У Мавзолея, возле многотонной гранитной крышки гроба, толпа командировочных, экскурсантов, гостей. Прикатила провинция - костромская, вологодская, тамбовская, российская, вытащив из сундуков ненадеванное, самое праздничное, мужнины, женины подарки, понабрав десятки заказов, впитав сотни советов и пропустив мимо ушей еще сотни, и вот, раскрасневшиеся и усталые, повязанные платками из сельповского магазина, в платьях с высокими плечиками, будто с забытыми распялками, глазеют вдовы, законные супруги и девки, доярки, свинарки, хлеборобы, и кажется, трещат платья от дьявольской силы их рук, плеч, бедер.
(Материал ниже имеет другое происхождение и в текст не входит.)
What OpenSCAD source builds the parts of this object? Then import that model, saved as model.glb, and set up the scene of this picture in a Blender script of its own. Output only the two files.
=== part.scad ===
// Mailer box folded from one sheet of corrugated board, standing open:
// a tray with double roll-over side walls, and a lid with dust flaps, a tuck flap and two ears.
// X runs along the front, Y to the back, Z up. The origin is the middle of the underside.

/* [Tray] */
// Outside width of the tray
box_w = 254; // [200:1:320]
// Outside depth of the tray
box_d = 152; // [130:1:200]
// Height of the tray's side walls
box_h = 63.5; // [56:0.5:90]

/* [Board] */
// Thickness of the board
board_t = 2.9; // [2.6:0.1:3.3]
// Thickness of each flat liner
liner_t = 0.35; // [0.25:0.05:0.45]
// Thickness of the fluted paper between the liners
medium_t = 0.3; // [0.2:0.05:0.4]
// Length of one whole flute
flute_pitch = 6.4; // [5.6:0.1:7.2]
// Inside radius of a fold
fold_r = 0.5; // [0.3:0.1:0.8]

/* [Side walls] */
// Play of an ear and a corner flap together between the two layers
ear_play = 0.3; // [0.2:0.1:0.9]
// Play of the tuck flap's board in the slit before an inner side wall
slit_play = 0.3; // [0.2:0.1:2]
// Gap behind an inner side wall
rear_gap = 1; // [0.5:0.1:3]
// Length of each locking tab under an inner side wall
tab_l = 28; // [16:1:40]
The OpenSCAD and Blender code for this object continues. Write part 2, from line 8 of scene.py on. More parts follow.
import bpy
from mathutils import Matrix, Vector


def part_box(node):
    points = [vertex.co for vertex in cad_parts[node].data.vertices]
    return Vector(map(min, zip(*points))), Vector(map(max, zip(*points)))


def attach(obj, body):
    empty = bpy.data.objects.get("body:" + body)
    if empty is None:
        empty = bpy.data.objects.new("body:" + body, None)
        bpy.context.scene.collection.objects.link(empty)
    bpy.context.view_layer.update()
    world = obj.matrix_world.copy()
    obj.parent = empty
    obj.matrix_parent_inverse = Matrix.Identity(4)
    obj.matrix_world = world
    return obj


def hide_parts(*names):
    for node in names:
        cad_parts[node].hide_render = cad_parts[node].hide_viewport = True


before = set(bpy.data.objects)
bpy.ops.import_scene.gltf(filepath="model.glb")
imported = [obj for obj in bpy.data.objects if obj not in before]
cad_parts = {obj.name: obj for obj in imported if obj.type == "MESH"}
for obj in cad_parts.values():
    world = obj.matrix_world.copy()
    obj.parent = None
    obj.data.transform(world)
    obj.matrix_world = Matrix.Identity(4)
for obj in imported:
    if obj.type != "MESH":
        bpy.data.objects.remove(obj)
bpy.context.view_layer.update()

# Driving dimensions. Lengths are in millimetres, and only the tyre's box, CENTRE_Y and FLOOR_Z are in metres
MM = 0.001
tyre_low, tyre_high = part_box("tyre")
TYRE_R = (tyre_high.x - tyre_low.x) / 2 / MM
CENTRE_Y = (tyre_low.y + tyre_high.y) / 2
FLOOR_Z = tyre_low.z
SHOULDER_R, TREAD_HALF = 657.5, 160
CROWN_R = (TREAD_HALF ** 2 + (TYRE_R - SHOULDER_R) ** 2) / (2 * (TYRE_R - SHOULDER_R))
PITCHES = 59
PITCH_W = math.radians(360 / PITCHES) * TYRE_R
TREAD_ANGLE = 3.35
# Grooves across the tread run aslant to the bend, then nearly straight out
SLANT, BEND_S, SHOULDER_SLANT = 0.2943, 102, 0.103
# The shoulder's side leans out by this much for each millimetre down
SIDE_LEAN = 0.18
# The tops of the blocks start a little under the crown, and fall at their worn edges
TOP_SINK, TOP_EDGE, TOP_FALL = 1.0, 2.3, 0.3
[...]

Чернопиджачное сословие бабьего начальства - председатели, бригадиры, секретари, торжественные, будто перед базарным фотографом, пялятся на экскурсовода, на Мавзолей, проглотив по аршину, и лишь изредка, вспомнив о медалях и орденах, когда-то святых регалиях, хранимых ныне в укромных уголках рядом с пачками сталинских облигаций, вспомнив о крови и победах в великом несчастье, которое можно назвать героическим и нельзя до конца оправдать, они снова, по-забытому, начинают знать все на сто лет вперед, как знают это рабочие у киоска "Союзпечати", чумаза шоферня в аду чухломского бездорожья, пенсионеры-большевики, доживающие последние дни в скептических диспутах в скверах, похожих на кладбища, и чего не дано знать пижонам у ресторанных дверей, где на шнурке "Свободных мест нет", и другим, благочинным, благопристойным, благообразным народным благодетелям, воскуряющим тот фимиам, которым окутана наша милая родина.